Moreover, in light of the fact that entities, phrases and sentences in human writing are organized in a coherent manner, we incorporate a **span-by-span generation task** into ERNIE-GEN as a new generation flow to train the model to predict semantically-complete spans consecutively rather than predicting word by word as traditional models do. This task is implemented through the infilling generation mechanism in parallel with an infilling-based word-by-word generation flow to facilitate convergence in training, as shown in Figure 1b.

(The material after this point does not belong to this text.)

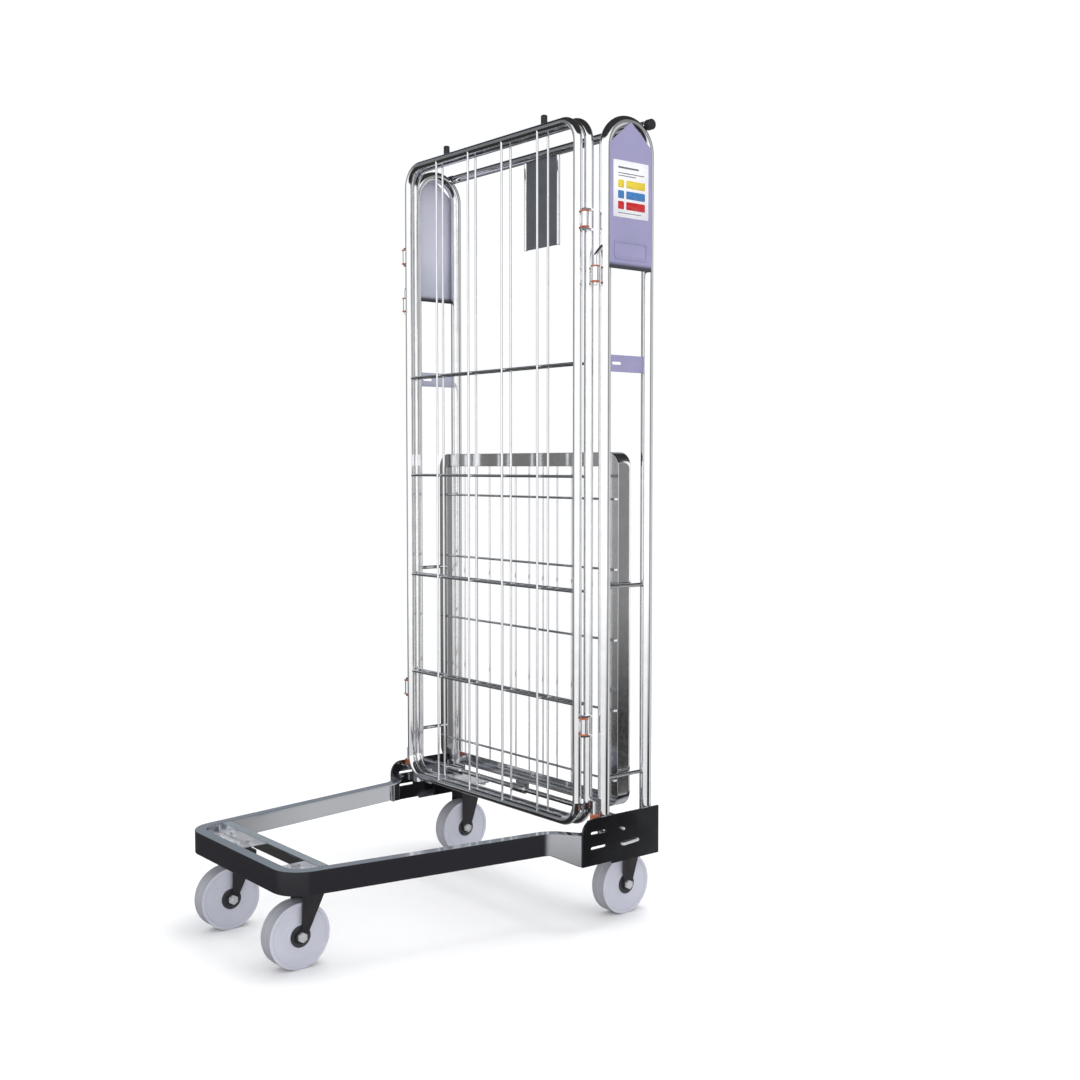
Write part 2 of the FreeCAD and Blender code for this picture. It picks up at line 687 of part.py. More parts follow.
def make_inner_gate_pivots():
    """Lower pivot pins with the straps that carry them."""
    ring_solid = gate_ring(INNER_GATE_X, INNER_GATE_Y, 0.0)
    pieces = []
    for side in (-1, 1):
        x = side * FRAME_PIN_X
        pin = rod(vec(x, FRAME_PIN_Y, BUSH_LOW_Z), vec(x, FRAME_PIN_Y, PIVOT_TOP_Z), PIN_RADIUS)
        front = (FRAME_PIN_Y + INNER_GATE_Y - HINGE_STRAP) / 2
        low = BUSH_HIGH_Z + CLEARANCE
        strap = block(side * INNER_GATE_X, x, front, front + HINGE_STRAP, low, PIVOT_TOP_Z)
        pieces.append(fuse([pin, strap.cut(ring_solid)]))
    return Part.makeCompound(pieces)


def make_leaf_pins():
    """Pins for the outer gate, held above and below by arms from the inner gate."""
    ring_solid = gate_ring(INNER_GATE_X, INNER_GATE_Y, 0.0)
    pieces = []
    for side in (-1, 1):
        x = side * LEAF_PIN_X
        for low, high in LEAF_HINGES_Z:
            bottom = low - ARM_GAP - ARM_THICK
            top = high + ARM_GAP
            pin = rod(vec(x, LEAF_PIN_Y, bottom), vec(x, LEAF_PIN_Y, top + ARM_THICK), PIN_RADIUS)
            arms = [make_leaf_arm(x, side, z).cut(ring_solid) for z in (bottom, top)]
            pieces.append(fuse([pin] + arms))
    return Part.makeCompound(pieces)


def make_leaf_arm(x, side, z):
    inner_x = x - side * SLEEVE_RADIUS
    outer_x = x + side * PIN_RADIUS
    return block(inner_x, outer_x, LEAF_PIN_Y - PIN_RADIUS, INNER_GATE_Y, z, z + ARM_THICK)


def make_outer_gate_hinges():
    """Sleeves on the leaf pins; the right ones are open clips."""
    ring_solid = gate_ring(OUTER_GATE_X, OUTER_GATE_Y, 0.0)
    pieces = []
    for side in (-1, 1):
        for low, high in LEAF_HINGES_Z:
            pieces.append(make_sleeve(
                side * LEAF_PIN_X, LEAF_PIN_Y, low, high,
                side * OUTER_GATE_X, OUTER_GATE_Y, side > 0, ring_solid))
    return Part.makeCompound(pieces)


def make_outer_gate_washers():
    pieces = []
    for side in (-1, 1):
        for low, high in LEAF_HINGES_Z:
            pieces += make_washers(side * LEAF_PIN_X, LEAF_PIN_Y, low, high, side > 0)
    return Part.makeCompound(pieces)


def make_pegs():
    ring_solid = gate_ring(INNER_GATE_X, INNER_GATE_Y, 0.0)
    y = INNER_GATE_Y - PEG_SETBACK
    high = PEG_TOP_Z - PEG_RADIUS
    pegs = [rod(vec(x, y, GATE_TOP_Z), vec(x, y, high), PEG_RADIUS) for x in (-PEG_X, PEG_X)]
    return Part.makeCompound([peg.cut(ring_solid) for peg in pegs])


def make_peg_caps():
    y = INNER_GATE_Y - PEG_SETBACK
    low = PEG_TOP_Z - PEG_CAP_HEIGHT
    caps = []
    for x in (-PEG_X, PEG_X):
        cap = rod(vec(x, y, low), vec(x, y, PEG_TOP_Z), PEG_CAP_RADIUS)
        crown = [e for e in cap.Edges if abs(e.CenterOfMass.z - PEG_TOP_Z) < TOLERANCE]
        cap = cap.makeFillet(PEG_CAP_RADIUS / 2, crown)
        caps.append(cap.cut(rod(vec(x, y, low), vec(x, y, PEG_TOP_Z - PEG_RADIUS), PEG_RADIUS)))
    return Part.makeCompound(caps)


# ---- hinge pieces on the frames ----------------------------------------------------------
def make_frame_pins():
    """Round bars bent forward from the front legs and down through the gate sleeves."""
    points = [
        vec(FRAME_PIN_X, FRONT_LEG_Y, PIN_WELD_Z),
        vec(FRAME_PIN_X, FRAME_PIN_Y, PIN_BEND_Z),
        vec(FRAME_PIN_X, FRAME_PIN_Y, PIN_TIP_Z),
    ]
    pin = bent_tube(path(points, [3 * PIN_RADIUS]), PIN_RADIUS)
    pin = pin.cut(leg_solid(FRONT_LEG_Y))
    return Part.makeCompound([pin, mirror_x(pin)])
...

In addition, as shown in Figure 1(c-d), recent pre-training works for NLG like UniLM and MASS only sample a single continuous segment as target sequence. However, this sampling method compromises the correlation between encoder and decoder when it comes to pre-training of long texts (typically 512 words), given that adjacent segments are often relevant semantically. ERNIE-GEN adopts a **multi-granularity target fragments** sampling strategy to force decoder to rely more on the encoder representations other than the previous generated words, thus enhancing the correlation between encoder and decoder, as shown in Figure 1e.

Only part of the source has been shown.